Wherever the word "rigid" appears in a line, extract that line.

Provided records:
* * * * *
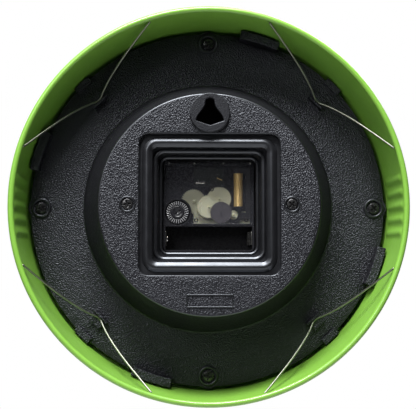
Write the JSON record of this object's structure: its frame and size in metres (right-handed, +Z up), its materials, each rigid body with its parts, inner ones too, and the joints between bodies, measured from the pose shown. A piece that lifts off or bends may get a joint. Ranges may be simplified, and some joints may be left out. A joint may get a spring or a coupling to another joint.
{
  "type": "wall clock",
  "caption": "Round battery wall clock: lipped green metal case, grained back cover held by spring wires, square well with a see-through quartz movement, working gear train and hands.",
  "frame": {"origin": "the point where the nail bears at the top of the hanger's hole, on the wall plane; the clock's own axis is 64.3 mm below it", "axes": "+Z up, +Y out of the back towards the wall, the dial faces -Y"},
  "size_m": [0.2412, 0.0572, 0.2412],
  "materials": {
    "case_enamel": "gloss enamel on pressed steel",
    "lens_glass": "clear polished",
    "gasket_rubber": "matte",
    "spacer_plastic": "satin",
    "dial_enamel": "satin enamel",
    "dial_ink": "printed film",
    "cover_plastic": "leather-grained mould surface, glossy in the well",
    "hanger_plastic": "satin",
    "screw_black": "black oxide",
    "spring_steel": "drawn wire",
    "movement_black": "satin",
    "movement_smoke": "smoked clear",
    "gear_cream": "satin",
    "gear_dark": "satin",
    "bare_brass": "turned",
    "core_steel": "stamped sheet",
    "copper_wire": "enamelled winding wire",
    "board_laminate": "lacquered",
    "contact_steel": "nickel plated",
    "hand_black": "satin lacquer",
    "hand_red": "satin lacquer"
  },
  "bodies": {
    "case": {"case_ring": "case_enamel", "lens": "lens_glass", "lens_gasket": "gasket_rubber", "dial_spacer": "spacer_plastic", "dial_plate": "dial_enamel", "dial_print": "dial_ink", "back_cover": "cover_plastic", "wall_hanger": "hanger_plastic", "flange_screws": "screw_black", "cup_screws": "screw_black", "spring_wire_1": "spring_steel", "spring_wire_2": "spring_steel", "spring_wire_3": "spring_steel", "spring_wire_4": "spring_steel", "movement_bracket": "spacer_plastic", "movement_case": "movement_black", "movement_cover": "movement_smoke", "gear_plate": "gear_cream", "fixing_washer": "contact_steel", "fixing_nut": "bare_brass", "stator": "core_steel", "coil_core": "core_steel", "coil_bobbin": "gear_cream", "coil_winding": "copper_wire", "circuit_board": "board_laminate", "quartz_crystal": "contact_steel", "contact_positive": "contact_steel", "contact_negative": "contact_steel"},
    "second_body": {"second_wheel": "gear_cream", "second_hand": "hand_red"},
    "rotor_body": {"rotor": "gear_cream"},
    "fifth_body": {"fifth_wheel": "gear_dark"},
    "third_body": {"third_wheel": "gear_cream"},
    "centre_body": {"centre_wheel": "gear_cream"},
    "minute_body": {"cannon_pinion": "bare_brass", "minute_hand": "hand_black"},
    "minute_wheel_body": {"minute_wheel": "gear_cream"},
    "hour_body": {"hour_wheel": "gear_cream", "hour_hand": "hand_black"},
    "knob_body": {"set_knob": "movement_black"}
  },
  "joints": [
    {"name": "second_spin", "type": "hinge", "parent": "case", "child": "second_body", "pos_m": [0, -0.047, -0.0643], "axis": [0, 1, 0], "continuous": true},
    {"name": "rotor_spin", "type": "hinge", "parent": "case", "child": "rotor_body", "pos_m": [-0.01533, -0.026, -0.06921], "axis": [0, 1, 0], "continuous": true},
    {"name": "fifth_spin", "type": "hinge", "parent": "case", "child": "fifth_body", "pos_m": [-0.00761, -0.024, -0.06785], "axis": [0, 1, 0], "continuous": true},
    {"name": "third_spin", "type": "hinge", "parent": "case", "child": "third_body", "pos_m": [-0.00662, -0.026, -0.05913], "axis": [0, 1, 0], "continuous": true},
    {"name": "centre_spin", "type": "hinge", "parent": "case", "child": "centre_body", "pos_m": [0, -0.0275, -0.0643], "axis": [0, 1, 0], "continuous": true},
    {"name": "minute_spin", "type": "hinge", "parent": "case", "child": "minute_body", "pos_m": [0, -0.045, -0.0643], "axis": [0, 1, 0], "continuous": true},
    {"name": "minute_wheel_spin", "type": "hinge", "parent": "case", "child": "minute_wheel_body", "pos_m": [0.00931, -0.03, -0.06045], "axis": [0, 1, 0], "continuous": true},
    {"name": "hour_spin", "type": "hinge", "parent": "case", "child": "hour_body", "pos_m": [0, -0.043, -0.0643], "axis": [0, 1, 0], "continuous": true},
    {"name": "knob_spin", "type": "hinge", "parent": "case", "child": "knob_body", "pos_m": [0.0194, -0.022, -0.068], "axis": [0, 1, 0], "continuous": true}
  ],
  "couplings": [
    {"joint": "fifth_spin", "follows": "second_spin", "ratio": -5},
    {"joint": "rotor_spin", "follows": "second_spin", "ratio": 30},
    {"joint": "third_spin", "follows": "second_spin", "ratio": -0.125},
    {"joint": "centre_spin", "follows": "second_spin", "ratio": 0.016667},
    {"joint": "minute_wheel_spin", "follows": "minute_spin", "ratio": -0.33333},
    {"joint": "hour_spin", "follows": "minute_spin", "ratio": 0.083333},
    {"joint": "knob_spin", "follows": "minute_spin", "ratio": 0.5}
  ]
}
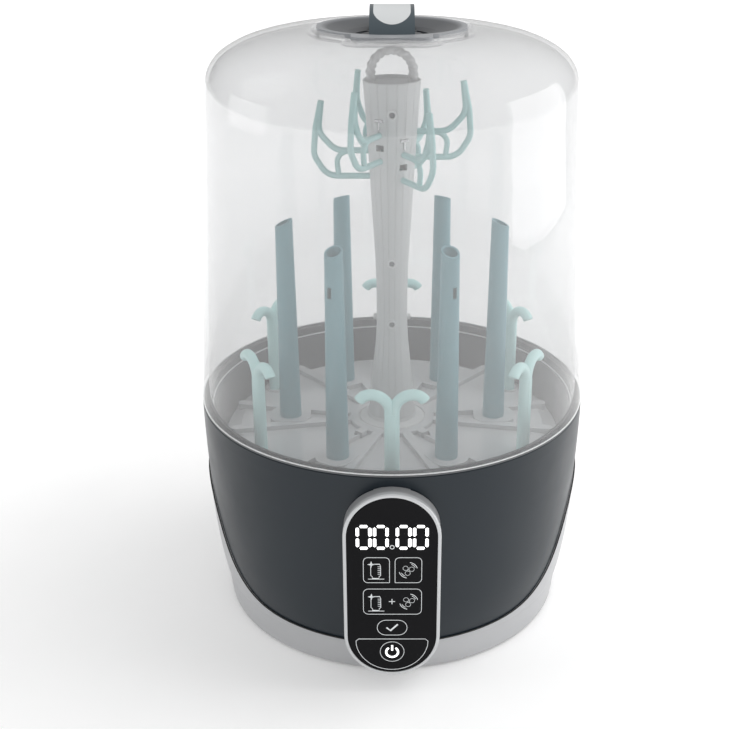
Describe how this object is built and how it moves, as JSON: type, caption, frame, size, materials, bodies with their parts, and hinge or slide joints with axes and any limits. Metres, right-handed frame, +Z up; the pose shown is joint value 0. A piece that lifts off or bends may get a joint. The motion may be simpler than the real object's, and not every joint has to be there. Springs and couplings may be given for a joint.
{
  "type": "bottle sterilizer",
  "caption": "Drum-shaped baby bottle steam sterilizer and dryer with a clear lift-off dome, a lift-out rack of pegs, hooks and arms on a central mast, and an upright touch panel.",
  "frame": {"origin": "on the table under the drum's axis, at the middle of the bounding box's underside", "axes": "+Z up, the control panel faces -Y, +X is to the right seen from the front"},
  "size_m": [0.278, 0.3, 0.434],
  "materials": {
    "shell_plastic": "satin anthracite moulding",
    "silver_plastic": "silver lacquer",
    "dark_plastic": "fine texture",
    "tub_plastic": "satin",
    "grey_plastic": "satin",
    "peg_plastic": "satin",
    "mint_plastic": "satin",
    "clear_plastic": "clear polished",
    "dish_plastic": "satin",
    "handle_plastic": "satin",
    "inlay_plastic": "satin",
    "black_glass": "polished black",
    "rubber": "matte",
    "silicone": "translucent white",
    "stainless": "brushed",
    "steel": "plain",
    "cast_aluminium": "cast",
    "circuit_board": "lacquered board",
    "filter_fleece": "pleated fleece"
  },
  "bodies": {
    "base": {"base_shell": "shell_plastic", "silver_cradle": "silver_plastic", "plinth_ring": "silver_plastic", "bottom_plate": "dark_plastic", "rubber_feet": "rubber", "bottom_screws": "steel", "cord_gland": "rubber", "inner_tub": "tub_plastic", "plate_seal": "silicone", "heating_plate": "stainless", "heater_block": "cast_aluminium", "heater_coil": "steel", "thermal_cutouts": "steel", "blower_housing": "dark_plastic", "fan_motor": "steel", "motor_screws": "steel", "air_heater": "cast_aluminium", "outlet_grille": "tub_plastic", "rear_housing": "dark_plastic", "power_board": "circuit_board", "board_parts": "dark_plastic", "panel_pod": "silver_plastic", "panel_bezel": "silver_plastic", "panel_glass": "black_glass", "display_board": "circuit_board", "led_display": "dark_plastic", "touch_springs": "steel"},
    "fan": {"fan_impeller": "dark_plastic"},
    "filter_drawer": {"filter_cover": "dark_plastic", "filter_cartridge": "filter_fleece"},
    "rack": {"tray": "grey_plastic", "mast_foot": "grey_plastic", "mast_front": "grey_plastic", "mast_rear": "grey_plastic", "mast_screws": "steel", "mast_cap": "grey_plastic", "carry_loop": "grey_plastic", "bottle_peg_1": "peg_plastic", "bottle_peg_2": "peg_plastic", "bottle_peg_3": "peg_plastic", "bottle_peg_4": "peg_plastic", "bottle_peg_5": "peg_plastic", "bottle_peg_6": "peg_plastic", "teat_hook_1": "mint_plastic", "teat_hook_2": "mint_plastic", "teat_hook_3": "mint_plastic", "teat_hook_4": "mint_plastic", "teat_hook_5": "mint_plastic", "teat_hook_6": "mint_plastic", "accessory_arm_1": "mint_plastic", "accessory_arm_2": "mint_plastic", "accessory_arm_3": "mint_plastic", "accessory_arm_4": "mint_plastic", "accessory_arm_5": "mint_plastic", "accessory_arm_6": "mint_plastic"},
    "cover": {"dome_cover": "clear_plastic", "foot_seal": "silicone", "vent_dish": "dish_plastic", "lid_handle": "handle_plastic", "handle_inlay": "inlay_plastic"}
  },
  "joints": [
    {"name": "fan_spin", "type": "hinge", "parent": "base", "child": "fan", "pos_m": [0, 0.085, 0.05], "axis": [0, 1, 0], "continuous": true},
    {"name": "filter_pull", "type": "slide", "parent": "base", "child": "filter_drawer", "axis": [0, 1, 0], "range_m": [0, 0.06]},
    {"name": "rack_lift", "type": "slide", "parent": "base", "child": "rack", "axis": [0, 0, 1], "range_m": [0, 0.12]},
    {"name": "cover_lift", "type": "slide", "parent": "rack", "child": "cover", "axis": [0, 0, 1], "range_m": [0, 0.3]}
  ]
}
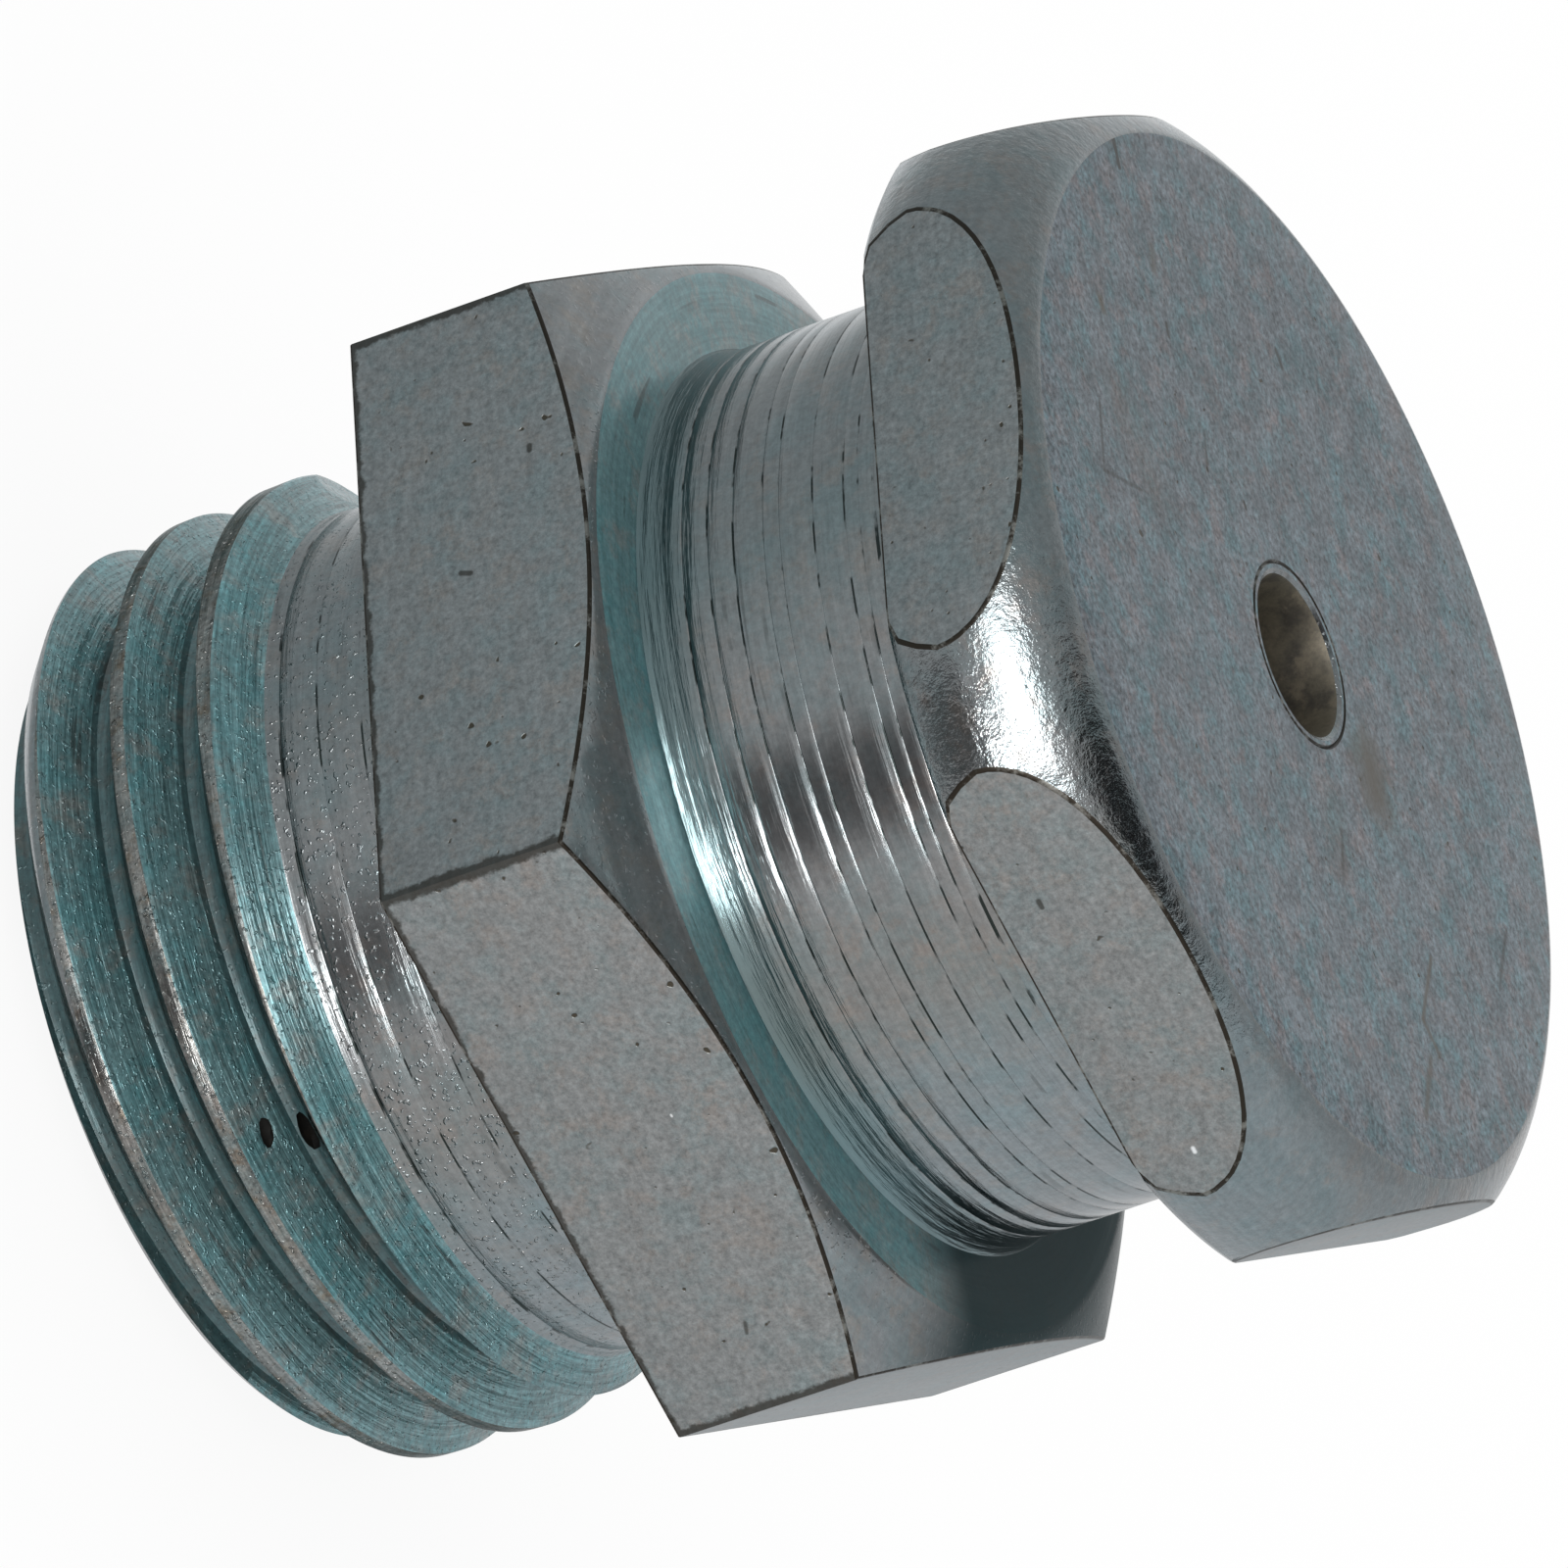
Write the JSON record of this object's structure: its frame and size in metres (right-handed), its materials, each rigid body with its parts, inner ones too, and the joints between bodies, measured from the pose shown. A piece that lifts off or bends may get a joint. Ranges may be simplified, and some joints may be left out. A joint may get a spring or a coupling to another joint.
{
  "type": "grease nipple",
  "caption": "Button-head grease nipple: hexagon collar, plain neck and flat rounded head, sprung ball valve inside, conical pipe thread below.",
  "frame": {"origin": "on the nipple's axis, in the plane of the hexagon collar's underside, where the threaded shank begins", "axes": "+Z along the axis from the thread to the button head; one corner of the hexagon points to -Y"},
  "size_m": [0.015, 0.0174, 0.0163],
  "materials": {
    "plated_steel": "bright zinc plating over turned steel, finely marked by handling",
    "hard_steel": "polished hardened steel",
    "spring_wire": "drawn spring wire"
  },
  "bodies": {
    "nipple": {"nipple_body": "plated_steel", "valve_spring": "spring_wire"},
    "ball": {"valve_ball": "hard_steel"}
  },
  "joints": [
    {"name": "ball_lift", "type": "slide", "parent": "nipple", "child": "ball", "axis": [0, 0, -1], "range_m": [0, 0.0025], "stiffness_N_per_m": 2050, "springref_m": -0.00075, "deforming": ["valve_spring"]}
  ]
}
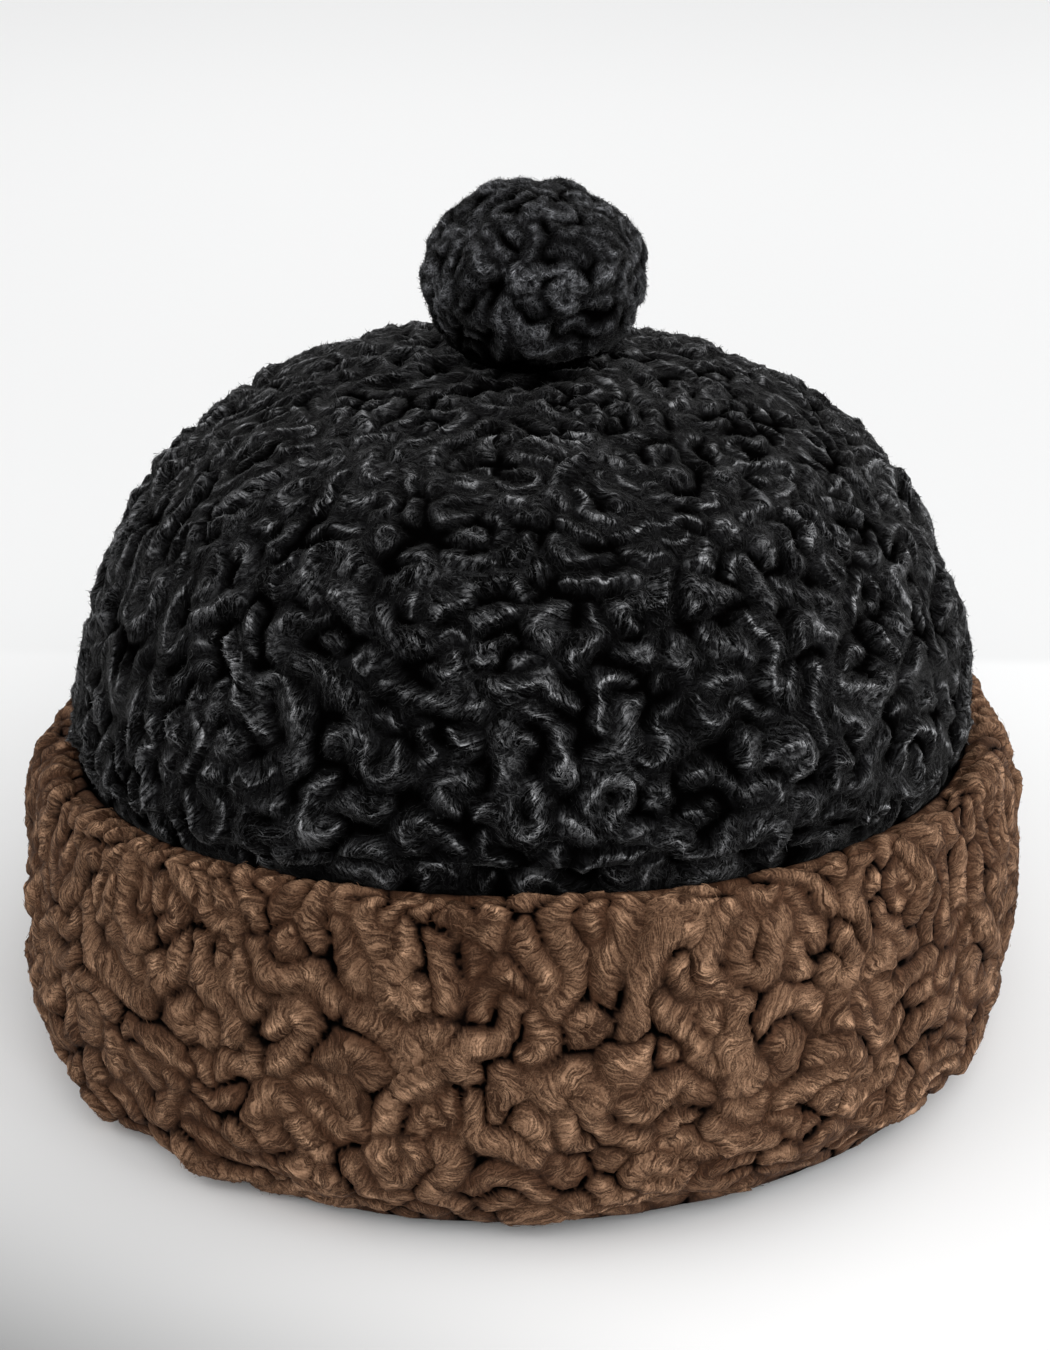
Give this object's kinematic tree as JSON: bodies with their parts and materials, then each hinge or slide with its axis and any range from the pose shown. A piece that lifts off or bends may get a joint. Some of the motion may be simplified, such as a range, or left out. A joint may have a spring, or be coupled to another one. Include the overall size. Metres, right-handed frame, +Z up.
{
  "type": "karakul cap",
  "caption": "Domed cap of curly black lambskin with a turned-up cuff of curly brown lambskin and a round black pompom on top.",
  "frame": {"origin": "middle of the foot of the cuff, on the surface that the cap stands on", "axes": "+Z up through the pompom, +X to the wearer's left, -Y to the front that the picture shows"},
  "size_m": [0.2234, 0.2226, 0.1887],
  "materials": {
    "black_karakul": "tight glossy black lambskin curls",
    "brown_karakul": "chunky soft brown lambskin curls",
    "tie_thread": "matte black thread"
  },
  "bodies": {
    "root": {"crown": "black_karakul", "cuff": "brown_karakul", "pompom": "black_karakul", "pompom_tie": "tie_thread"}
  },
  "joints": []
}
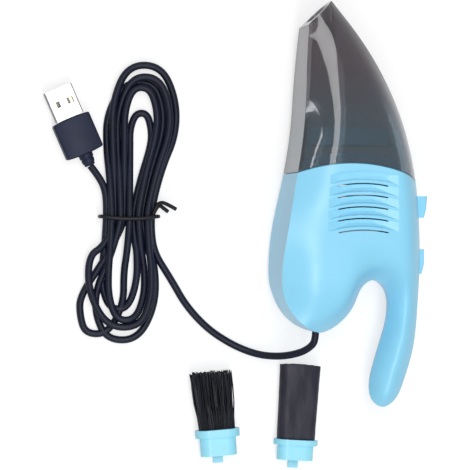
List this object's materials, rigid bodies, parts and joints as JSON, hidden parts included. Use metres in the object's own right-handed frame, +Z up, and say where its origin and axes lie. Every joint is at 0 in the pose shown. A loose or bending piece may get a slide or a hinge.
* * * * *
Answer to the problem:
Write the JSON record of this object's structure: its frame and size in metres (right-handed, +Z up), its materials, each rigid body with its parts, inner ones too, and the joints between bodies, measured from the pose shown. A piece that lifts off or bends may get a joint. Ranges may be simplified, and some joints may be left out. A joint may get a spring or a coupling to another joint.
Write the JSON record of this object's structure: its frame and size in metres (right-handed), its materials, each rigid body with its parts, inner ones too, and the joints between bodies, measured from the pose shown. A piece that lifts off or bends may get a joint. Ranges may be simplified, and some joints may be left out. A joint may get a spring or a coupling to another joint.
List this object's materials, rigid bodies, parts and joints as JSON, hidden parts included. Use metres in the object's own right-handed frame, +Z up, and say where its origin and axes lie. Every joint is at 0 in the pose shown. A loose or bending piece may get a slide or a hinge.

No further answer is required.